During this period, state governments also privatized their energy companies. The government of São Paulo split its two energy companies (Companhia Energética de São Paulo and Eletropaulo) into several smaller entities to facilitate their privatization.

=== Banks ===
In 1992, 32 state banking institutions were operating in the country. That year, the Central Bank published a study highlighting the mismanagement and political interference within this network, which undermined monetary policy, control of public accounts, and regulation of the financial sector. In 1992, the Broad National Consumer Price Index (Índice Nacional de Preços ao Consumidor Amplo - IPCA) increased by 1,119.1%.

State governments used their banks for a wide range of budgetary and political tasks, from employing political allies to granting favored loans to the administration itself and allied businessmen, in addition to electoral purposes. There were also bad debts that were difficult to collect, resulting from financing failed ventures or lending to the controlling government itself.

Of the state banks that existed in 1996, ten were extinguished, six were privatized by state governments, seven were federalized for later privatization, five were restructured with Programa de Incentivo à Redução do Setor Público Estadual na Atividade Bancária - Proes resources, and only three did not take part in the restructuring.

The following banks were federalized: Banco do Estado do Amazonas (BEA), Banco do Estado do Ceará (BEC), Banco do Estado de Goiás (BEG), Banco do Estado do Maranhão (BEM), Banco do Estado do Piauí (BEP), and Banco do Estado de Santa Catarina (BESC).

In December 1997, the federal bank Banco Meridional was privatized in an auction held at the Rio de Janeiro Stock Exchange, with a premium of 54.97% over the minimum price. Banco Bozano, Simonsen won the auction with a bid of R$265.66 million.

Banco do Estado de São Paulo (Banespa), which was São Paulo's main development bank, was intervened by the Central Bank and began to be managed under the Temporary Special Administration System (Sistema de Regime de Administração Especial Temporário - RAET), which was in force until November 27, 1996. On that date, 51% of the shares owned by the state of São Paulo were transferred to the Federal Government. On November 20, 2000, Banespa was auctioned and sold to the Santander Central Hispano Group for R$7.05 billion, with a premium of 281%.

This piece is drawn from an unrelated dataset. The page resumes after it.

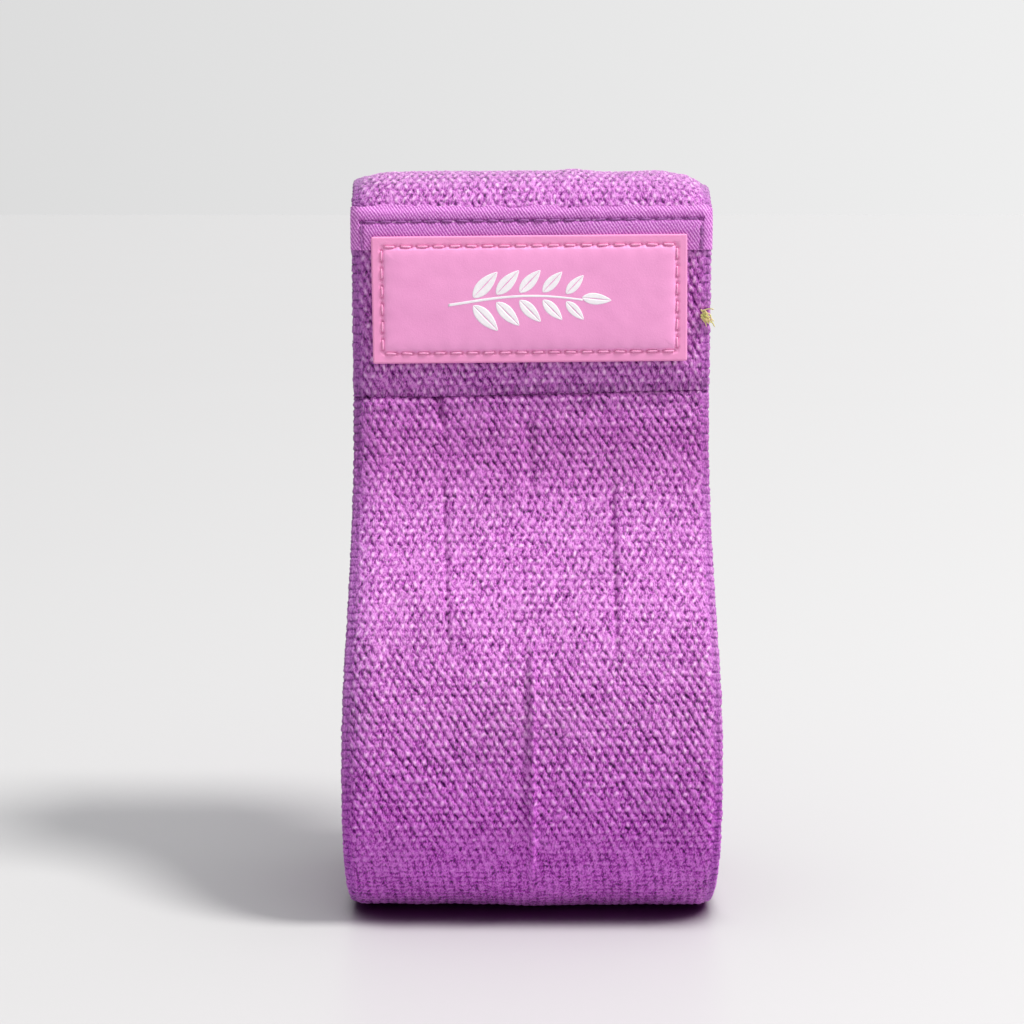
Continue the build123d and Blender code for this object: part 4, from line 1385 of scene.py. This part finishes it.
def key_light():
    """A soft sun from the right, in front and above."""
    sun = bpy.data.lights.new("key", "SUN")
    sun.energy = 3.30
    sun.angle = math.radians(15.0)
    sun.color = (1.0, 0.985, 0.96)
    ob = bpy.data.objects.new("key", sun)
    towards = Vector((0.66, -0.26, 1.0)).normalized()
    ob.rotation_euler = towards.to_track_quat("Z", "Y").to_euler()
    bpy.context.scene.collection.objects.link(ob)


def studio_world():
    """One sky that lights the product and another that the camera sees."""
    world = bpy.data.worlds.new("studio")
    bpy.context.scene.world = world
    world.use_nodes = True
    s = Graph(world.node_tree)
    output = s.node("ShaderNodeOutputWorld")
    lighting = s.node("ShaderNodeBackground")
    backdrop = s.node("ShaderNodeBackground")
    choice = s.node("ShaderNodeMixShader")
    x, _, z = s.axes(s.node("ShaderNodeTexCoord").outputs["Generated"])
    # the lighting is dim at the horizon, bright overhead and stronger towards +X
    overhead = s.map_range(z, (-0.05, 0.75), (0.28, 1.03))
    sideways = s.math("MULTIPLY_ADD", x, 0.30, 1.0)
    s.link(s.math("MULTIPLY", overhead, sideways), lighting.inputs["Strength"])
    lighting.inputs["Color"].default_value = (0.985, 0.985, 1.0, 1)
    # painted light: the backdrop is a little brighter towards +X, where the light comes from
    s.link(s.map_range(x, (-0.25, 0.25), (0.715, 0.862)), backdrop.inputs["Strength"])
    backdrop.inputs["Color"].default_value = (1.0, 1.0, 1.0, 1)
    s.link(s.node("ShaderNodeLightPath").outputs["Is Camera Ray"], choice.inputs[0])
    s.link(lighting.outputs[0], choice.inputs[1])
    s.link(backdrop.outputs[0], choice.inputs[2])
    s.link(choice.outputs[0], output.inputs[0])


def camera():
    """In front of the product, looking slightly down."""
    data = bpy.data.cameras.new("camera")
    data.lens = 75.7
    data.sensor_width = 36.0
    data.clip_start = 0.01
    ob = bpy.data.objects.new("camera", data)
    ob.location = (-0.0042, -0.4714, 0.1515)
    ob.rotation_euler = (math.radians(82.0), 0, 0)
    bpy.context.scene.collection.objects.link(ob)
    bpy.context.scene.camera = ob


floor()
key_light()
studio_world()
camera()
view = bpy.context.scene.view_settings
view.view_transform = "Standard"
view.look = "None"
view.exposure = 0.0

In December 2001, Itaú acquired Banco do Estado de Goiás (BEG) for R$655 million in an auction at the Rio de Janeiro Stock Exchange, with a premium of 121.14% over the minimum price.

Bradesco acquired Banco do Estado do Amazonas (BEA) in a privatization auction held on the Rio de Janeiro Stock Exchange for R$182.14 million in January 2002. The privatizations of some banks occurred only in the 1990s.

Some banks were privatized by the next government, such as Banco do Estado do Maranhão (BEM) in 2004 and Banco do Estado do Ceará (BEC) in 2005. Banco do Brasil took over Banco do Estado do Piauí (BEP), Banco do Estado de Santa Catarina (BESC), and Nossa Caixa at the end of the 2000s.

== Critics ==
In December 2011, the book A Privataria Tucana, by journalist Amaury Ribeiro Jr., accused the so-called “Era of Privatizations,” promoted by the government of Fernando Henrique Cardoso through its Minister of Planning, José Serra, of being a “veritable piracy practiced with public funds for the benefit of private fortunes, through so-called ‘offshores,’ shell companies in the Caribbean [...]”.

== Public opinion polls ==
In 1994, an Ibope poll on the privatization of state banks showed that 57% of the population was in favor of total or partial privatization, while 31% were against it. In 1995, another Ibope poll indicated that 43% of Brazilians supported privatization, and 34% were opposed.

In 1998, a survey by Latinobarómetro showed that half of Brazilians believed that privatizations had benefited the country. This rate was higher than the average for Latin American countries (46%). Support declined from that year onwards, reaching 33% when Lula took office. According to the researcher, support for privatizations grew again, peaking in 2009, when 50% were in favor. However, an Ibope poll released in 2007 indicated the opposite. The poll, which interviewed 1,000 voters, revealed that 62% were opposed to privatization, and 25% were in favor.